14These things I write to you, hoping to come to you shortly, 15but if I wait long, that you may know how men ought to behave themselves in God’s house, which is the assembly of the living God, the pillar and ground of the truth. 16Without controversy, the mystery of godliness is great:

God was revealed in the flesh,

justified in the spirit,

seen by angels,

preached among the nations,

believed on in the world,

and received up in glory.

Textual Issue with "God was revealed in the flesh" in the Early Manuscripts

Textual Issue with "God was revealed in the flesh" in the Early Manuscripts

Textual Study | 1 Tim 3:16 | Daniel B Wallace

1 Timothy 3:16 “God was revealed in the flesh"

“And we all agree, our religion contains amazing revelation: 

He was revealed in the flesh, 

vindicated by the Spirit, 

seen by angels, 

proclaimed among Gentiles, 

believed on in the world, 

taken up in glory.”  (NET)

The line “He was revealed in the flesh,” however, is not found in all ancient manuscripts. Most of the later ones have instead “God was revealed in the flesh.” 

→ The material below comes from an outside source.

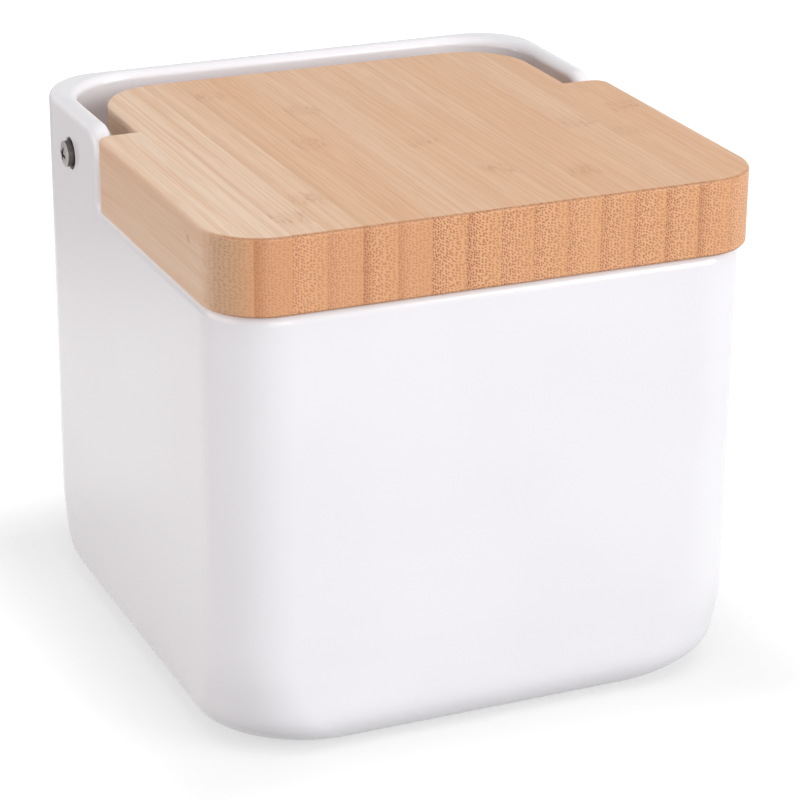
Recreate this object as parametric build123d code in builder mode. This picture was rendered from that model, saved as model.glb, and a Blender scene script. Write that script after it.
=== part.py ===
from build123d import *
from math import cos, hypot, pi, radians, tan
import os

os.makedirs("parts", exist_ok=True)

# A ceramic salt pot with a hinged lid of glued bamboo strips. Millimetres.
# The origin is the middle of the footprint, on the surface that the pot stands on.
# +Z is up, -Y is the front, where the lid lifts, and X runs along the hinge.

# Ceramic pot
pot_width = 118.4            # across the outside of the side walls
pot_depth = 121.8            # outside of the front wall to outside of the rear wall
rim_height = 98.0            # standing surface to the rim that carries the lid
wall = 4.4                   # side, front and rear walls
floor_thickness = 6.0        # floor, above the recess in the base
corner_radius = 14.0         # upright corners, seen from above
base_corner_radius = 24.0    # the same corners down at the base, where they swell
inner_corner_radius = 17.0   # upright corners inside, where the wall is thicker
inner_base_corner_radius = 20.0
corner_swell_height = 23.5   # height over which the corners grow to the base radii
base_edge_radius = 9.0       # rounding between the walls and the base
inner_edge_radius = 8.0      # rounding between the walls and the floor inside
edge_steps = 6               # sections through a rounded edge
swell_steps = 4              # sections through the swelling corners above it
foot_width = 5.0             # ring on the base that the pot stands on
foot_recess = 1.2            # how far the base is set up inside that ring

# Collar and hinge ears, raised on the rear of the rim
collar_rise = 17.1           # rim to the top of the collar and ears
ear_depth = 45.1             # front of the ears to the outside of the rear wall
ear_front_radius = 6.5       # upper front corner of each ear, seen from the side
ear_root_radius = 1.0        # where the ear's front meets the rim
rim_outer_radius = 2.3       # rounding of the rim and collar, outside
rim_flat = 0.2               # left between that rounding and the one inside
hole_edge_radius = 0.4       # glazed edges of the hinge holes

# Bamboo lid: wide shoulders in front of the ears, and a tab between the ears
lid_overhang = 0.8           # past the front and side walls of the pot
lid_thickness = 16.4
shoulder_gap = 1.4           # rear of the shoulders to the ears
tab_side_gap = 4.5           # side of the tab to the inside of the ear
tab_rear_gap = 8.9           # rear of the tab to the inside of the rear wall
lid_front_radius = 13.0      # front corners, seen from above
shoulder_radius = 3.5        # rear corners of the shoulders
tab_radius = 15.0            # rear corners of the tab
lid_edge_radius = 0.7        # rounding of the top and bottom edges
strip_count = 17             # bamboo strips, side by side
left_strip = 7.14            # width of the strip that is trimmed at the lid's left side
right_strip = 2.16           # width of the strip that is trimmed at its right side

# Hinge
pivot_in_ear = 19.2          # front of the ears to the hinge axis
pivot_above_rim = 6.7
bush_diameter = 7.0          # fills its hole in the ear
bush_set_in = 0.5            # outer end of the bush, below the ear's outer face
bush_chamfer = 0.3
washer_diameter = 9.0
washer_gap = 0.2             # clearance between the washer and the ear

# Pivot screws, pan head with a cross recess
shank_diameter = 2.9
shank_clearance = 0.05       # radial, between the shank and the bush or washer
head_diameter = 5.7
head_height = 2.1
head_dome = 0.5              # how much of that height is domed
head_gap = 0.1               # between the head and the end of the bush
thread_engagement = 13.6     # screw in the wood, tip included
thread_core_diameter = 2.1
thread_pitch = 1.1
thread_flank = 30.0          # degrees, each side of a thread's crest
tip_length = 2.4
recess_width = 3.1           # across the arms of the cross recess
recess_slot = 0.7            # width of one arm
recess_depth = 1.2
recess_taper = 9.0           # degrees
recess_turn = 17.0           # degrees, top of the cross towards the front
pilot_clearance = 0.7        # beyond the screw's tip

# Edges are picked by their place to within this distance.
tolerance = 0.01

# Places that follow from these sizes
pot_top = rim_height + collar_rise
pot_middle = lid_overhang / 2
pot_rear = pot_middle + pot_depth / 2
lid_front = pot_middle - pot_depth / 2 - lid_overhang
ear_front = pot_rear - ear_depth
shoulder_rear = ear_front - shoulder_gap
tab_rear = pot_rear - wall - tab_rear_gap
pivot_y = ear_front + pivot_in_ear
pivot_z = rim_height + pivot_above_rim
half_width = pot_width / 2
ear_inside = half_width - wall
rim_inner_radius = wall - rim_outer_radius - rim_flat
half_tab = ear_inside - tab_side_gap
half_lid = half_width + lid_overhang
strip_width = (2 * half_lid - left_strip - right_strip) / (strip_count - 2)
bush_end = half_width - bush_set_in
floor_level = foot_recess + floor_thickness
hinge_axis = Axis((0, pivot_y, pivot_z), (1, 0, 0))
sides = (("left", -1), ("right", 1))


# The pot's outline from above, at a height, set in by a wall and by a rounded bottom edge.
# Its corners grow downwards from the upper radius to the base radius.
def pot_section(height, inset, bottom, edge_radius, upper_corner, base_corner):
    below_edge = max(0, bottom + edge_radius - height)
    edge_inset = edge_radius - (edge_radius**2 - below_edge**2) ** 0.5
    swell = max(0, 1 - height / corner_swell_height)
    corner = upper_corner + (base_corner - upper_corner) * (1 - cos(pi / 2 * swell))
    with BuildSketch(Plane.XY.offset(height)) as section:
        with Locations((0, pot_middle)):
            RectangleRounded(
                pot_width - 2 * (inset + edge_inset),
                pot_depth - 2 * (inset + edge_inset),
                corner,
            )
    return section.sketch


# Sections from the bottom, through its rounded edge, to where the corners stop swelling.
def lower_sections(inset, bottom, edge_radius, upper_corner, base_corner):
    edge_top = bottom + edge_radius
    angles = [pi / 2 * step / edge_steps for step in range(edge_steps)]
    heights = [edge_top - edge_radius * cos(angle) for angle in angles]
    rise = (corner_swell_height - edge_top) / swell_steps
    heights += [edge_top + rise * step for step in range(swell_steps + 1)]
    return [
        pot_section(height, inset, bottom, edge_radius, upper_corner, base_corner)
        for height in heights
    ]


# How far inside the pot's outer wall a point of the straight part lies.
def set_in(point):
    x = abs(point.X) - (half_width - corner_radius)
    y = abs(point.Y - pot_middle) - (pot_depth / 2 - corner_radius)
    if min(x, y) > 0:
        return corner_radius - hypot(x, y)
    return corner_radius - max(x, y)


def at_ear_front(edge):
    return abs((edge @ 0.5).Y - ear_front) < tolerance


def above_rim(edge):
    return (edge @ 0.5).Z > rim_height - tolerance


def at_hinge_hole(edge):
    same_radius = abs(edge.radius - bush_diameter / 2) < tolerance
    return same_radius and abs(edge.arc_center.Z - pivot_z) < tolerance


with BuildPart() as cavity:
    inner_corners = (inner_corner_radius, inner_base_corner_radius)
    loft(lower_sections(wall, floor_level, inner_edge_radius, *inner_corners))
    with BuildSketch(Plane.XY.offset(corner_swell_height)):
        with Locations((0, pot_middle)):
            RectangleRounded(pot_width - 2 * wall, pot_depth - 2 * wall, inner_corner_radius)
    extrude(amount=pot_top - corner_swell_height)

with BuildPart() as pot:
    loft(lower_sections(0, 0, base_edge_radius, corner_radius, base_corner_radius))
    with BuildSketch(Plane.XY.offset(corner_swell_height)):
        with Locations((0, pot_middle)):
            RectangleRounded(pot_width, pot_depth, corner_radius)
    extrude(amount=pot_top - corner_swell_height)
    # The front is lower, so that the lid's shoulders rest on the rim between the ears.
    with BuildSketch(Plane.YZ):
        with Locations((ear_front, rim_height)):
            Rectangle(pot_depth, collar_rise, align=(Align.MAX, Align.MIN))
    extrude(amount=half_width, both=True, mode=Mode.SUBTRACT)
    step = pot.edges().filter_by(Axis.X).filter_by(at_ear_front)
    fillet(step.sort_by(Axis.Z)[-1], ear_front_radius)
    step = pot.edges().filter_by(Axis.X).filter_by(at_ear_front)
    fillet(step.sort_by(Axis.Z)[0], ear_root_radius)
    rim = pot.edges().filter_by(above_rim)
    fillet(rim.filter_by(lambda e: set_in(e @ 0.5) < tolerance), rim_outer_radius)
    add(cavity.part, mode=Mode.SUBTRACT)
    rim = pot.edges().filter_by(above_rim)
    fillet(rim.filter_by(lambda e: set_in(e @ 0.5) > wall - tolerance), rim_inner_radius)
    # Hinge holes through both ears
    with BuildSketch(Plane.YZ):
        with Locations((pivot_y, pivot_z)):
            Circle(bush_diameter / 2)
    extrude(amount=half_width, both=True, mode=Mode.SUBTRACT)
    hole_edges = pot.edges().filter_by(GeomType.CIRCLE).filter_by(at_hinge_hole)
    fillet(hole_edges, hole_edge_radius)
    # Recess inside the foot ring
    foot_inset = base_edge_radius + foot_width
    with BuildSketch(Plane.XY):
        with Locations((0, pot_middle)):
            RectangleRounded(
                pot_width - 2 * foot_inset,
                pot_depth - 2 * foot_inset,
                base_corner_radius - foot_width,
            )
    extrude(amount=foot_recess, mode=Mode.SUBTRACT)
pot.part.label = "pot"
export_step(pot.part, "parts/pot.step")


with BuildPart() as lid_board:
    with BuildSketch(Plane.XY.offset(rim_height)) as lid_outline:
        with Locations((0, lid_front)):
            Rectangle(2 * half_lid, shoulder_rear - lid_front, align=(Align.CENTER, Align.MIN))
            Rectangle(2 * half_tab, tab_rear - lid_front, align=(Align.CENTER, Align.MIN))
        fillet(lid_outline.vertices().group_by(Axis.Y)[0], lid_front_radius)
        fillet(lid_outline.vertices().group_by(Axis.Y)[-1], tab_radius)
        shoulders = lid_outline.vertices().filter_by(lambda v: abs(v.Y - shoulder_rear) < tolerance)
        fillet(shoulders.sort_by(Axis.X)[0::3], shoulder_radius)
    extrude(amount=lid_thickness)
    fillet(lid_board.faces().filter_by(Axis.Z).edges(), lid_edge_radius)
    for _, side in sides:
        with BuildSketch(Plane.YZ.offset(side * half_tab)):
            with Locations((pivot_y, pivot_z)):
                Circle(shank_diameter / 2)
        extrude(amount=-side * (thread_engagement + pilot_clearance), mode=Mode.SUBTRACT)

# The glued joints between the strips, from the left side of the lid to its right side
joints = [left_strip - half_lid + strip_width * n for n in range(strip_count - 1)]
strip_sides = [-half_lid, *joints, half_lid]

for number, (left, right) in enumerate(zip(strip_sides, strip_sides[1:]), 1):
    with BuildPart() as strip:
        add(lid_board.part)
        with BuildSketch(Plane.XY.offset(rim_height)):
            with Locations((left, lid_front)):
                Rectangle(right - left, tab_rear - lid_front, align=(Align.MIN, Align.MIN))
        extrude(amount=lid_thickness, mode=Mode.INTERSECT)
    strip.part.label = f"lid_strip_{number:02d}"
    export_step(strip.part, f"parts/lid_strip_{number:02d}.step")


for name, side in sides:
    # Local x points out of the pot along the hinge axis, and local y is the radius.
    profile_plane = Plane((0, pivot_y, pivot_z), x_dir=(side, 0, 0), z_dir=(0, -side, 0))
    bore_radius = shank_diameter / 2 + shank_clearance

    with BuildPart() as bush:
        with BuildSketch(profile_plane):
            with Locations((ear_inside, bore_radius)):
                Rectangle(
                    bush_end - ear_inside,
                    bush_diameter / 2 - bore_radius,
                    align=(Align.MIN, Align.MIN),
                )
        revolve(axis=hinge_axis)
        outer_end = bush.faces().filter_by(Axis.X).sort_by(Axis.X)[-1 if side > 0 else 0]
        chamfer(outer_end.edges(), bush_chamfer)
    bush.part.label = f"{name}_ear_bush"
    export_step(bush.part, f"parts/{name}_ear_bush.step")

    with BuildPart() as washer:
        with BuildSketch(profile_plane):
            with Locations((half_tab, bore_radius)):
                Rectangle(
                    ear_inside - washer_gap - half_tab,
                    washer_diameter / 2 - bore_radius,
                    align=(Align.MIN, Align.MIN),
                )
        revolve(axis=hinge_axis)
    washer.part.label = f"{name}_spacer_washer"
    export_step(washer.part, f"parts/{name}_spacer_washer.step")

    with BuildPart() as screw:
        head_under = bush_end + head_gap
        head_edge = head_under + head_height - head_dome
        head_top = head_under + head_height
        head_radius = head_diameter / 2
        shank_radius = shank_diameter / 2
        core_radius = thread_core_diameter / 2
        crest_half = (shank_radius - core_radius) * tan(radians(thread_flank))
        tip = half_tab - thread_engagement
        turns = int((thread_engagement - tip_length) // thread_pitch)
        thread = [(half_tab, core_radius)]
        for turn in range(turns):
            crest = half_tab - thread_pitch * (turn + 0.5)
            thread += [
                (crest + crest_half, core_radius),
                (crest, shank_radius),
                (crest - crest_half, core_radius),
            ]
        with BuildSketch(profile_plane):
            with BuildLine():
                dome_radius = (head_radius**2 + head_dome**2) / (2 * head_dome)
                Polyline(
                    (head_top, 0),
                    (tip, 0),
                    (tip + tip_length, core_radius),
                    *reversed(thread),
                    (half_tab, shank_radius),
                    (head_under, shank_radius),
                    (head_under, head_radius),
                    (head_edge, head_radius),
                )
                RadiusArc((head_edge, head_radius), (head_top, 0), dome_radius)
            make_face()
        revolve(axis=hinge_axis)
        recess_plane = Plane(
            (side * head_top, pivot_y, pivot_z), x_dir=(0, side, 0), z_dir=(side, 0, 0)
        )
        with BuildSketch(recess_plane):
            with Locations(Rotation(0, 0, side * recess_turn)):
                Rectangle(recess_slot, recess_width)
                Rectangle(recess_width, recess_slot)
        extrude(amount=-recess_depth, taper=recess_taper, mode=Mode.SUBTRACT)
    screw.part.label = f"{name}_pivot_screw"
    export_step(screw.part, f"parts/{name}_pivot_screw.step")
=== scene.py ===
from math import cos, e, radians, sin

import bpy
from mathutils import Matrix, Vector


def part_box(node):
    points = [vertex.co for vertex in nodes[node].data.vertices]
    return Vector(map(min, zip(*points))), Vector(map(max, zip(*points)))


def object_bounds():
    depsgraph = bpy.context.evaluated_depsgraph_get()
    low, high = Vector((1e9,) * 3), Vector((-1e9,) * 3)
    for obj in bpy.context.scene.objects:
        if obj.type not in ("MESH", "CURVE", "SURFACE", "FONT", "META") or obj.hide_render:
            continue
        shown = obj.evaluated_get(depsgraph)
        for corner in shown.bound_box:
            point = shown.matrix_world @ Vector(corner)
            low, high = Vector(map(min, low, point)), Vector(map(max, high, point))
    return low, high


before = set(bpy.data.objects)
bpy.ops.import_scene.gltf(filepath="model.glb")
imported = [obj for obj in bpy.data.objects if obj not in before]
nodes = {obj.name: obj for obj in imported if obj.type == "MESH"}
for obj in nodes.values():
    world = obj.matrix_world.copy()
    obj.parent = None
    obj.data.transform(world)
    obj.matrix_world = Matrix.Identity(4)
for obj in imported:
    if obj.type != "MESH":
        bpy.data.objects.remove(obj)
cad_low, cad_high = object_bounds()

# A millimetre in metres. The materials work in millimetres.
mm = 0.001

# The photograph's viewing angle
camera_place = Vector((-0.24625, -0.56942, 0.30078))
camera_azimuth = radians(23.75)      # the view looks along +Y, turned towards +X
camera_drop = radians(21.94)         # and down
camera_roll = radians(0.50)
camera_lens = 135.69                 # on a sensor 36 mm wide
sensor_width = 36.0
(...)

The evidence that ‘he’ instead of ‘God’ is authentic, however, is compelling. First, the oldest and best manuscripts have ‘he’ here. In fact, no original wording of any manuscript before the 8th/9th century had ‘God.’ In Greek, the difference between ‘he’ and ‘God’ is a single letter: ‘he’ would be written ΟΣ; ‘God’ as ΘΣ (ancient mss often use abbreviated ΘΕΟΣ as ΘΣ, with a line above ΘΣ). One can easily imagine a scribe adding a stroke in the middle of the omicron to turn ‘he’ into ‘God.’ None of the ancient versions have ‘God’ and no church father testifies to ‘God’ here until the end of the 4th century.

Second, on the surface the grammar of ‘he’ is awkward. It is actually the relative pronoun ‘who,’ a reading that scribes would naturally want to change to something more suitable (the harder reading is usually the original reading, and is one that scribes routinely altered to an easier, more palpable reading). Significantly, the Latin manuscripts virtually all have ‘which,’ a reading that could not have come from ‘God’ but only from ‘who.’ They testify to a second-century Greek manuscript as their ancestor.

Is the word ‘he’ (or ‘who’) so difficult that it should be considered spurious? No. In reality, the line “He was revealed in the flesh” is the first line of a six-strophe hymn. Many hymns in the Greek New Testament started with the relative pronoun ‘who’ (e.g., Rom 4:25; Phil 2:6; Col 1:15; Heb 1:3). Once the genre is taken into account, the relative pronoun fits well in the passage and should be considered authentic.